EXERCISE DETAILS –
Copy every record below exactly.

Records that describe objects –
* begin *

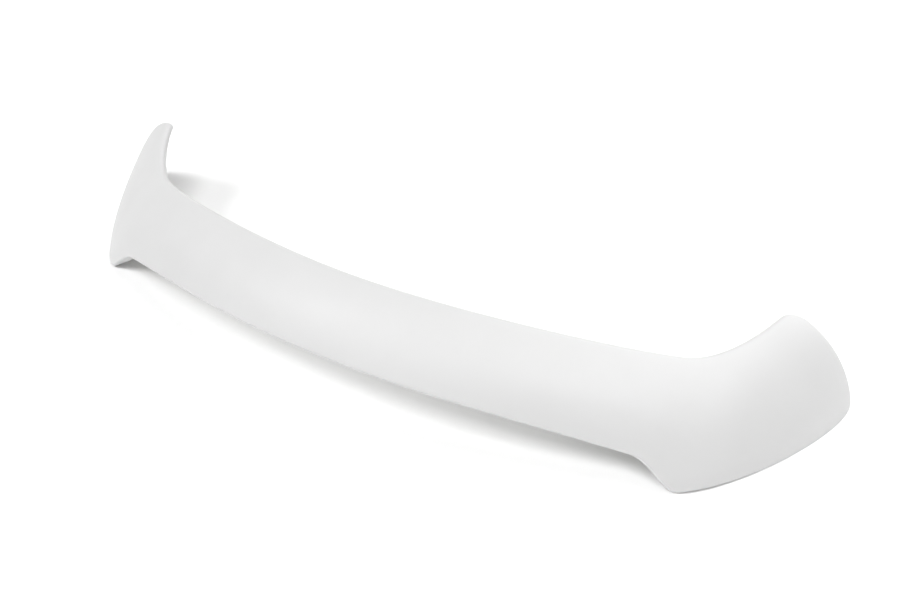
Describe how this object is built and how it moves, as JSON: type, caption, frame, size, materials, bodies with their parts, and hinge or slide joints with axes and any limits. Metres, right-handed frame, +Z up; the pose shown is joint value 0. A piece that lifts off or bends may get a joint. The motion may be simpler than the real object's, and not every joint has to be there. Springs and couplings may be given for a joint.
{
  "type": "rear spoiler",
  "caption": "Hatchback tailgate spoiler: a thin moulded shell with an arched middle strip, flared end cheeks with forward horns, rolled edges, and flanges below.",
  "frame": {"origin": "on the surface it lies on, under the middle of its outline seen from above", "axes": "+X along the shell towards the car's right end, +Y forwards to the roof, where the horns point, +Z up as it lies on the lower flanges of its cheeks"},
  "size_m": [1.2588, 0.3278, 0.1418],
  "materials": {
    "moulding": "satin white gelcoat over glass-reinforced plastic"
  },
  "bodies": {
    "root": {"spoiler": "moulding"}
  },
  "joints": []
}
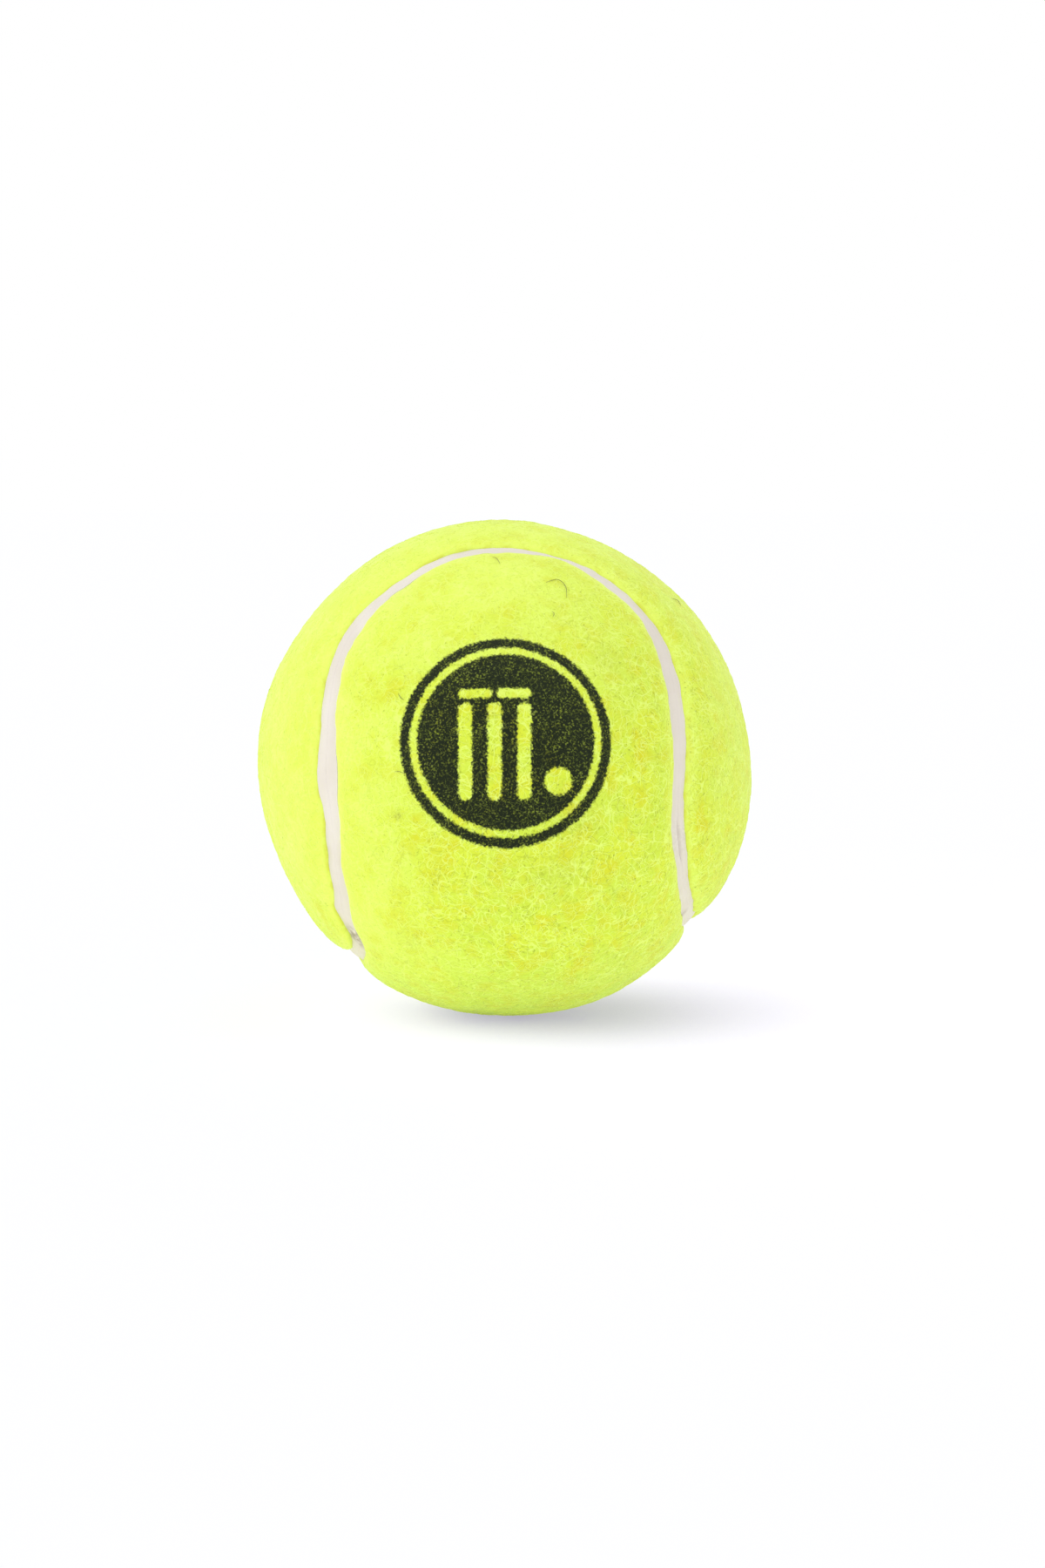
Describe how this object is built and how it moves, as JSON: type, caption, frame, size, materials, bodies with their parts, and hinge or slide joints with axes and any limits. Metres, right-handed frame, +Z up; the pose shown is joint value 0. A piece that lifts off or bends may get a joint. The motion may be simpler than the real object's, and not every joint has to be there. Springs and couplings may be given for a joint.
{
  "type": "tennis cricket ball",
  "caption": "Felt-covered hollow rubber ball with two interlocking dog-bone felt panels and a sunk white rubber seam, for soft-ball cricket.",
  "frame": {"origin": "centre of the ball", "axes": "+Z up as the ball lies in the picture, +X to the right and +Y away from the viewer; the front lobe of the lower panel faces -Y"},
  "size_m": [0.066, 0.066, 0.0658],
  "materials": {
    "felt": "needle felt with a short curly nap, fluorescent yellow",
    "seam_rubber": "smooth matt vulcanised rubber, pinkish white",
    "rubber_cement": "dried rubber cement, pale cream",
    "core_rubber": "moulded rubber, dark grey, buffed outside"
  },
  "bodies": {
    "root": {"core_shell_upper": "core_rubber", "core_shell_lower": "core_rubber", "core_rim_cement": "rubber_cement", "panel_cement_lower": "rubber_cement", "panel_cement_upper": "rubber_cement", "felt_panel_lower": "felt", "felt_panel_upper": "felt", "edge_coat_lower": "seam_rubber", "edge_coat_upper": "seam_rubber"}
  },
  "joints": []
}
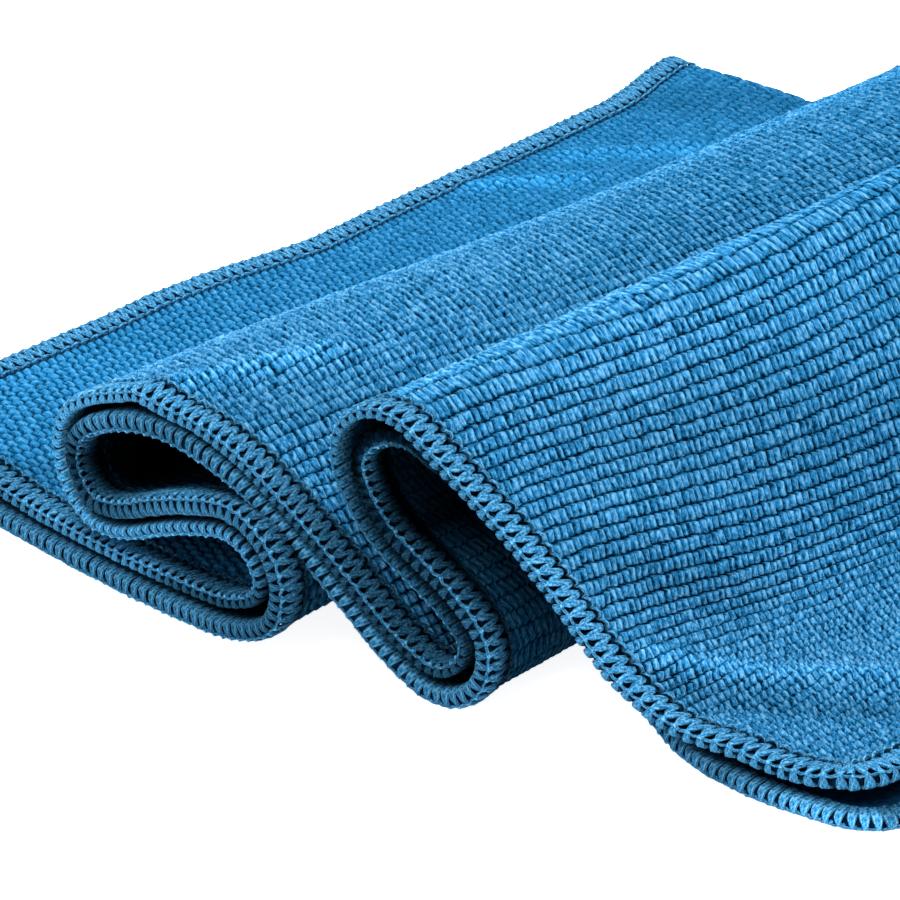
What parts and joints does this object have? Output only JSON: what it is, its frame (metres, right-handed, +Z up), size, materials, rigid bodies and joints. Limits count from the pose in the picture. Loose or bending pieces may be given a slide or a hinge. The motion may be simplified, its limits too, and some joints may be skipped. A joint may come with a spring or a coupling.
{
  "type": "microfibre cloth",
  "caption": "Knitted microfibre cloth with an overlocked edge, folded in half and pushed into two soft leaning folds, for wiping, drying and polishing.",
  "frame": {"origin": "on the surface the cloth lies on, under the middle of its laid outline", "axes": "+X along the folded front edge from the flat end to the draped end, +Y along the knitted ribs towards the plain back fold, +Z up"},
  "size_m": [0.1914, 0.2172, 0.0464],
  "materials": {
    "microfibre": "matte ribbed knit"
  },
  "bodies": {
    "root": {"cloth": "microfibre"}
  },
  "joints": []
}
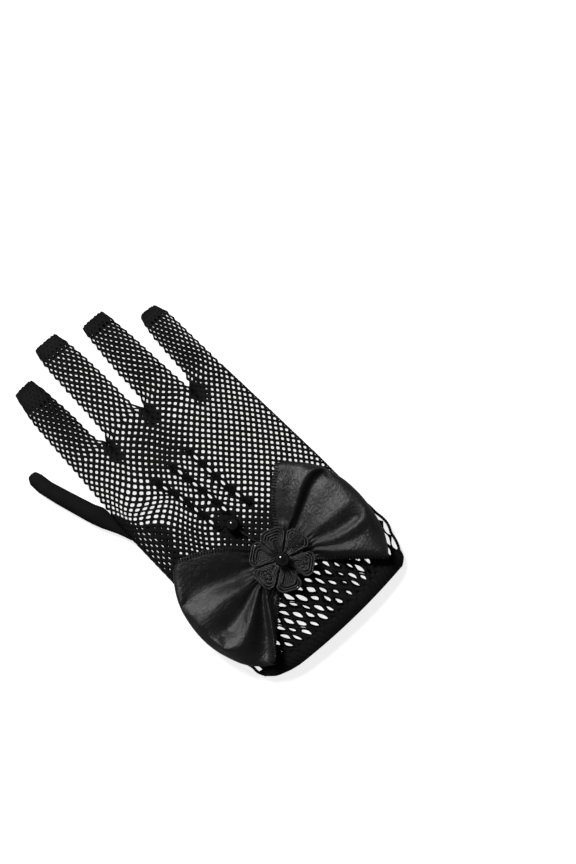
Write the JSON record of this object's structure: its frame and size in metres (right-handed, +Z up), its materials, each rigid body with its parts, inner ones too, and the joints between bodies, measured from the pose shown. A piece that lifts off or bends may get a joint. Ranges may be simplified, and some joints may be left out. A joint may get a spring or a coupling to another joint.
{
  "type": "lace glove",
  "caption": "Right-hand black net glove lying flat, with full fingers, point seams on the back and a satin ribbon bow under a beaded braid flower at the wrist.",
  "frame": {"origin": "under the middle of the palm, on the surface that the glove lies on", "axes": "+Y along the fingers towards their tips, +X towards the little finger, +Z up out of the back of the hand"},
  "size_m": [0.124, 0.2099, 0.0229],
  "materials": {
    "net": "knitted net, matt black",
    "satin": "black satin ribbon, soft sheen",
    "braid": "black corded braid, low sheen",
    "bead": "polished black"
  },
  "bodies": {
    "root": {"hand_net": "net", "thumb": "net", "cuff_net": "net", "cuff_hem": "net", "point_seam_1": "net", "point_seam_2": "net", "point_seam_3": "net", "bow_loop_left": "satin", "bow_loop_right": "satin", "petal_1": "braid", "petal_2": "braid", "petal_3": "braid", "petal_4": "braid", "petal_5": "braid", "petal_6": "braid", "centre_bead": "bead", "drop_bead": "bead", "drop_stem": "braid"}
  },
  "joints": []
}
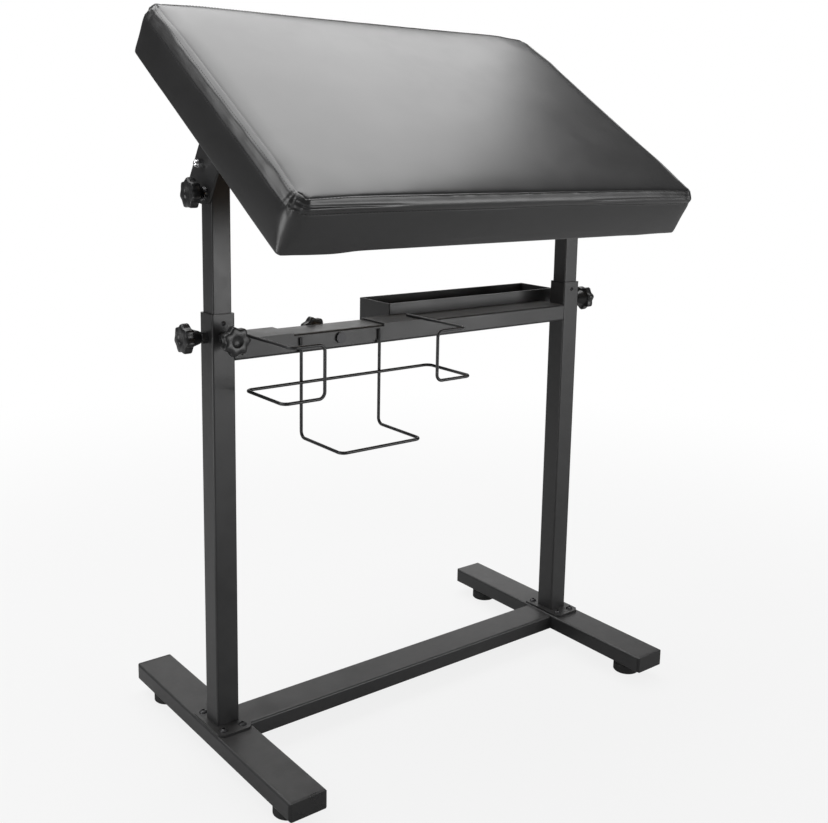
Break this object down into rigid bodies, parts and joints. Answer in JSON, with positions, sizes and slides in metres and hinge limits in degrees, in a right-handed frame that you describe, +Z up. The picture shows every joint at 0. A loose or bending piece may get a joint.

* end *

FINAL RESULT –
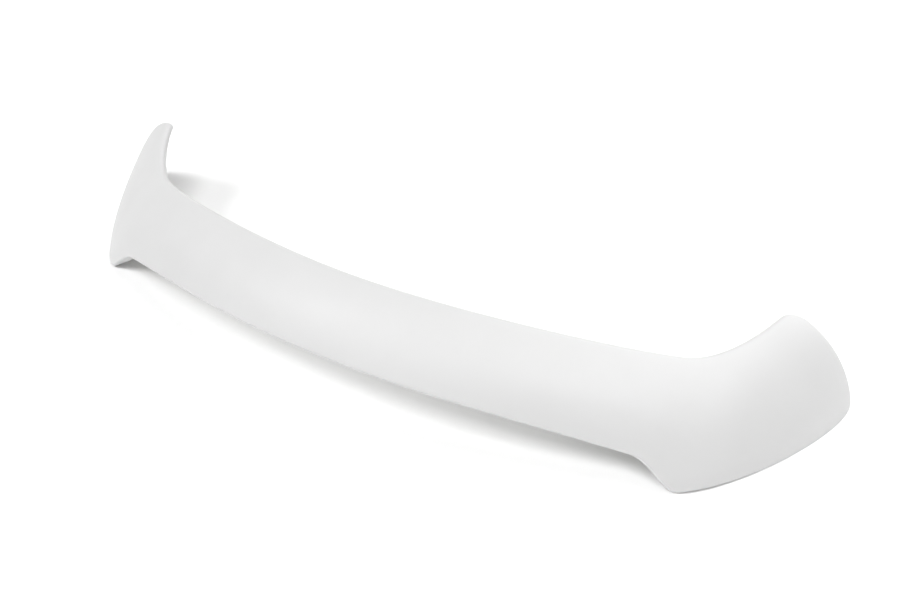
Describe how this object is built and how it moves, as JSON: type, caption, frame, size, materials, bodies with their parts, and hinge or slide joints with axes and any limits. Metres, right-handed frame, +Z up; the pose shown is joint value 0. A piece that lifts off or bends may get a joint. The motion may be simpler than the real object's, and not every joint has to be there. Springs and couplings may be given for a joint.
{
  "type": "rear spoiler",
  "caption": "Hatchback tailgate spoiler: a thin moulded shell with an arched middle strip, flared end cheeks with forward horns, rolled edges, and flanges below.",
  "frame": {"origin": "on the surface it lies on, under the middle of its outline seen from above", "axes": "+X along the shell towards the car's right end, +Y forwards to the roof, where the horns point, +Z up as it lies on the lower flanges of its cheeks"},
  "size_m": [1.2588, 0.3278, 0.1418],
  "materials": {
    "moulding": "satin white gelcoat over glass-reinforced plastic"
  },
  "bodies": {
    "root": {"spoiler": "moulding"}
  },
  "joints": []
}
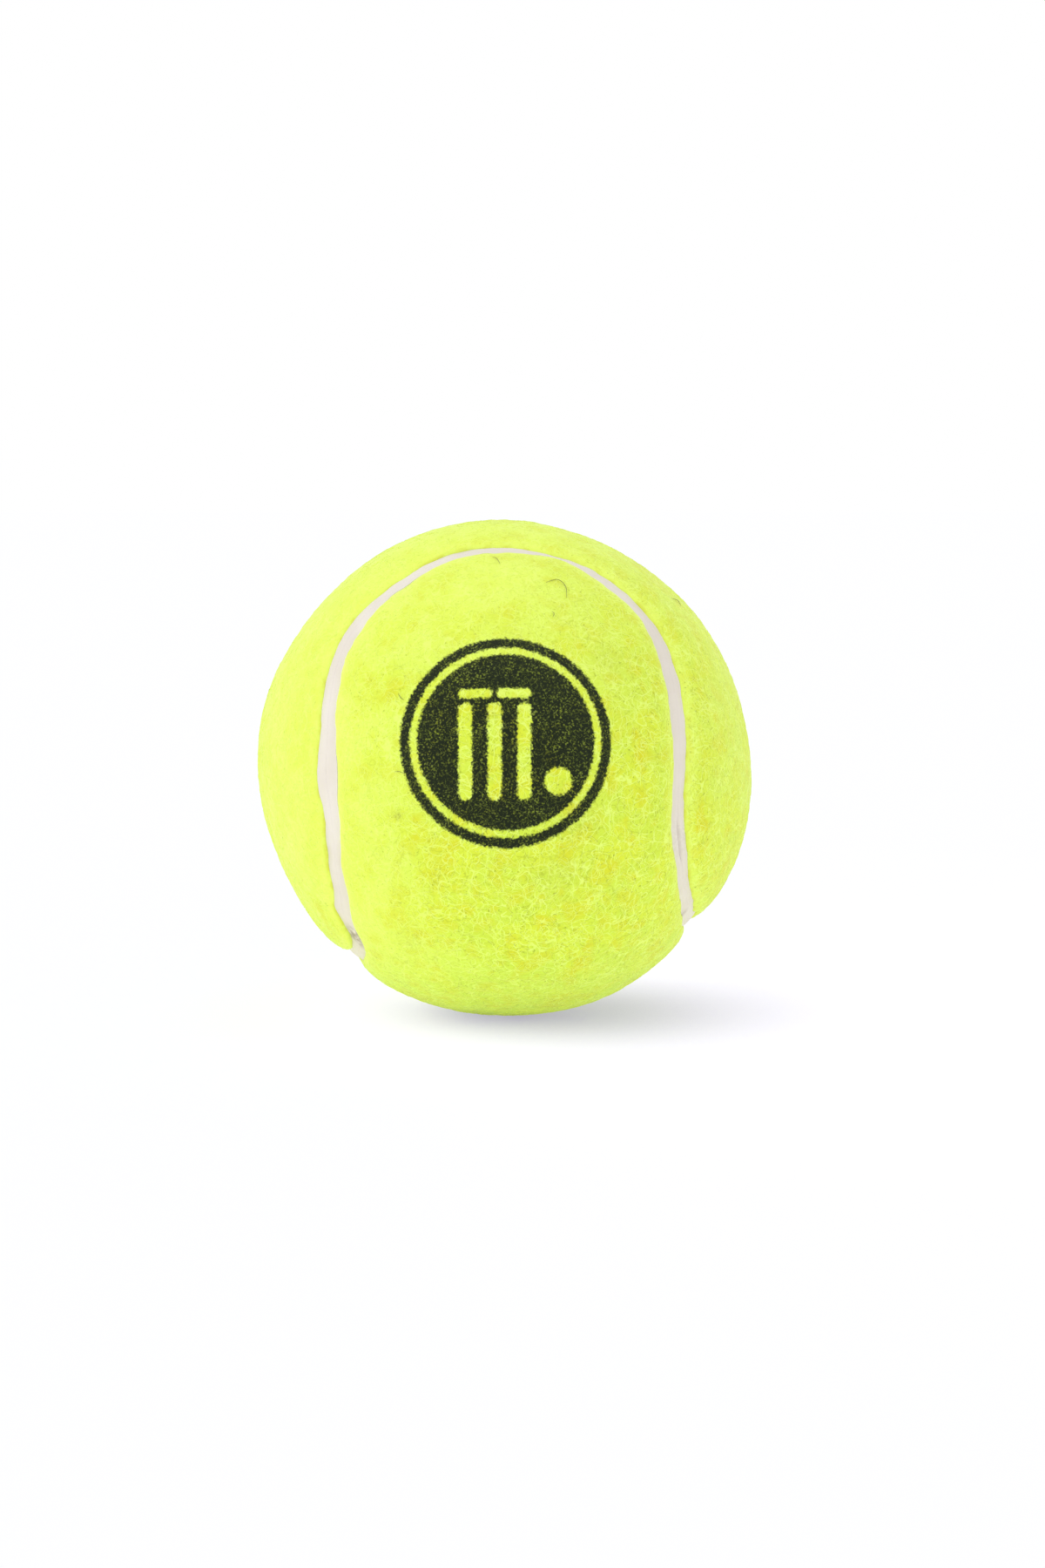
Describe how this object is built and how it moves, as JSON: type, caption, frame, size, materials, bodies with their parts, and hinge or slide joints with axes and any limits. Metres, right-handed frame, +Z up; the pose shown is joint value 0. A piece that lifts off or bends may get a joint. The motion may be simpler than the real object's, and not every joint has to be there. Springs and couplings may be given for a joint.
{
  "type": "tennis cricket ball",
  "caption": "Felt-covered hollow rubber ball with two interlocking dog-bone felt panels and a sunk white rubber seam, for soft-ball cricket.",
  "frame": {"origin": "centre of the ball", "axes": "+Z up as the ball lies in the picture, +X to the right and +Y away from the viewer; the front lobe of the lower panel faces -Y"},
  "size_m": [0.066, 0.066, 0.0658],
  "materials": {
    "felt": "needle felt with a short curly nap, fluorescent yellow",
    "seam_rubber": "smooth matt vulcanised rubber, pinkish white",
    "rubber_cement": "dried rubber cement, pale cream",
    "core_rubber": "moulded rubber, dark grey, buffed outside"
  },
  "bodies": {
    "root": {"core_shell_upper": "core_rubber", "core_shell_lower": "core_rubber", "core_rim_cement": "rubber_cement", "panel_cement_lower": "rubber_cement", "panel_cement_upper": "rubber_cement", "felt_panel_lower": "felt", "felt_panel_upper": "felt", "edge_coat_lower": "seam_rubber", "edge_coat_upper": "seam_rubber"}
  },
  "joints": []
}
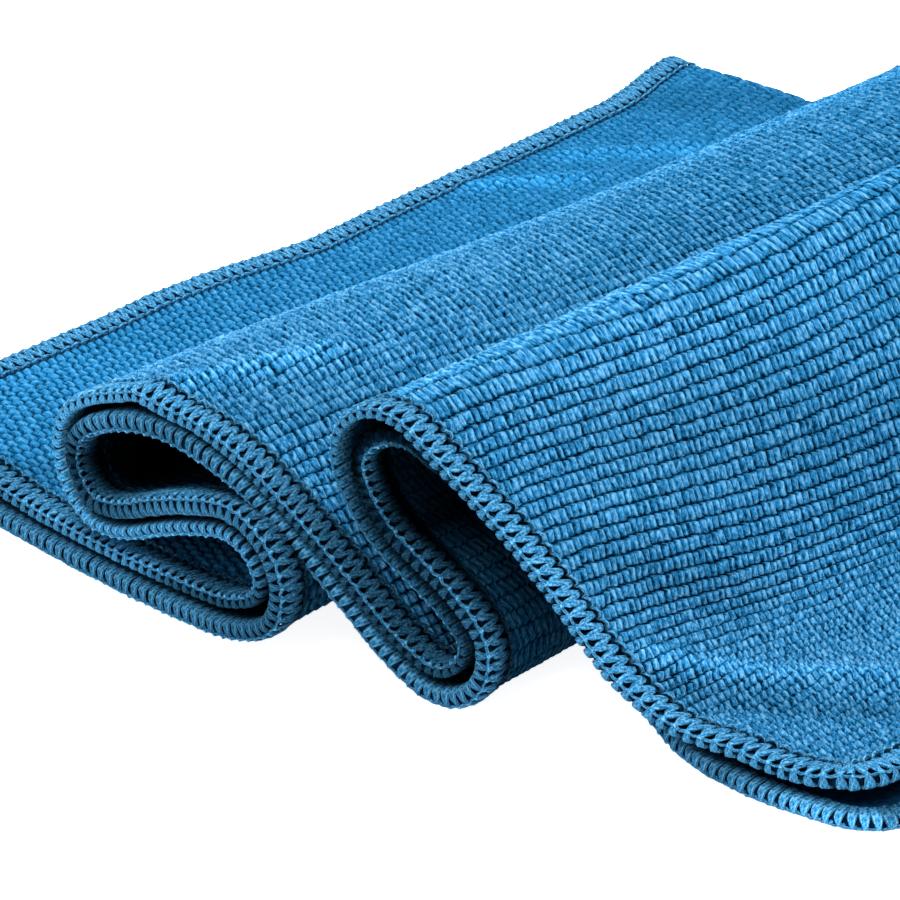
What parts and joints does this object have? Output only JSON: what it is, its frame (metres, right-handed, +Z up), size, materials, rigid bodies and joints. Limits count from the pose in the picture. Loose or bending pieces may be given a slide or a hinge. The motion may be simplified, its limits too, and some joints may be skipped. A joint may come with a spring or a coupling.
{
  "type": "microfibre cloth",
  "caption": "Knitted microfibre cloth with an overlocked edge, folded in half and pushed into two soft leaning folds, for wiping, drying and polishing.",
  "frame": {"origin": "on the surface the cloth lies on, under the middle of its laid outline", "axes": "+X along the folded front edge from the flat end to the draped end, +Y along the knitted ribs towards the plain back fold, +Z up"},
  "size_m": [0.1914, 0.2172, 0.0464],
  "materials": {
    "microfibre": "matte ribbed knit"
  },
  "bodies": {
    "root": {"cloth": "microfibre"}
  },
  "joints": []
}
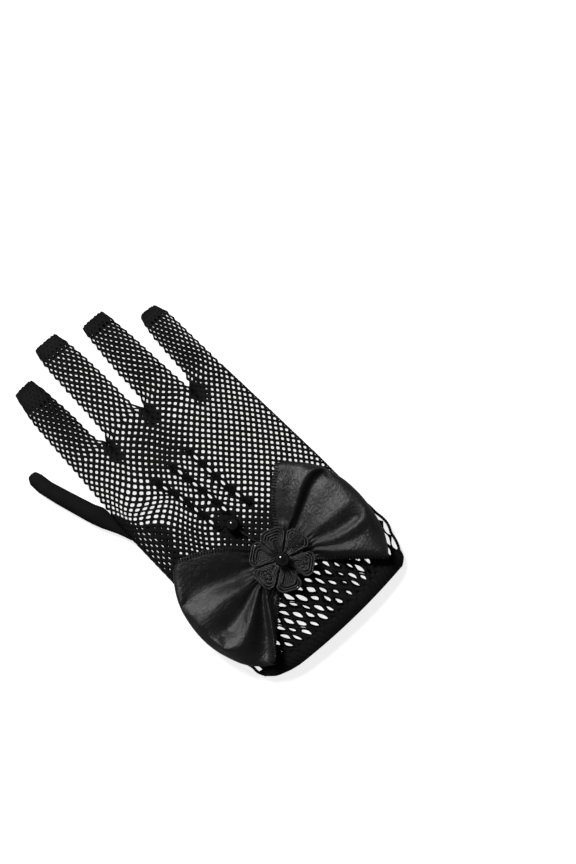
Write the JSON record of this object's structure: its frame and size in metres (right-handed, +Z up), its materials, each rigid body with its parts, inner ones too, and the joints between bodies, measured from the pose shown. A piece that lifts off or bends may get a joint. Ranges may be simplified, and some joints may be left out. A joint may get a spring or a coupling to another joint.
{
  "type": "lace glove",
  "caption": "Right-hand black net glove lying flat, with full fingers, point seams on the back and a satin ribbon bow under a beaded braid flower at the wrist.",
  "frame": {"origin": "under the middle of the palm, on the surface that the glove lies on", "axes": "+Y along the fingers towards their tips, +X towards the little finger, +Z up out of the back of the hand"},
  "size_m": [0.124, 0.2099, 0.0229],
  "materials": {
    "net": "knitted net, matt black",
    "satin": "black satin ribbon, soft sheen",
    "braid": "black corded braid, low sheen",
    "bead": "polished black"
  },
  "bodies": {
    "root": {"hand_net": "net", "thumb": "net", "cuff_net": "net", "cuff_hem": "net", "point_seam_1": "net", "point_seam_2": "net", "point_seam_3": "net", "bow_loop_left": "satin", "bow_loop_right": "satin", "petal_1": "braid", "petal_2": "braid", "petal_3": "braid", "petal_4": "braid", "petal_5": "braid", "petal_6": "braid", "centre_bead": "bead", "drop_bead": "bead", "drop_stem": "braid"}
  },
  "joints": []
}
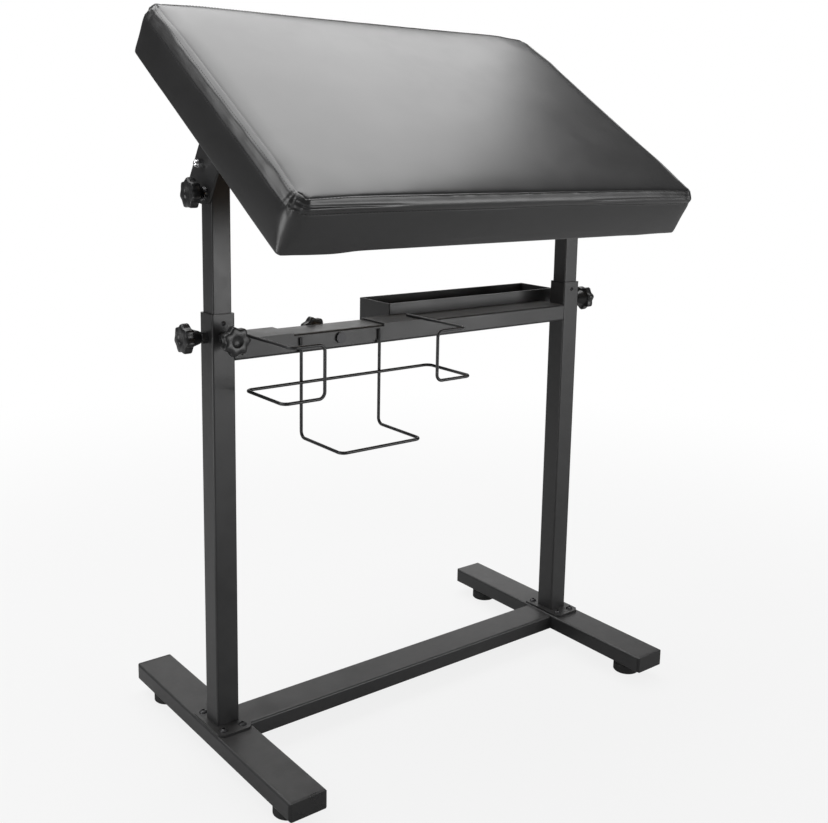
Break this object down into rigid bodies, parts and joints. Answer in JSON, with positions, sizes and slides in metres and hinge limits in degrees, in a right-handed frame that you describe, +Z up. The picture shows every joint at 0. A loose or bending piece may get a joint.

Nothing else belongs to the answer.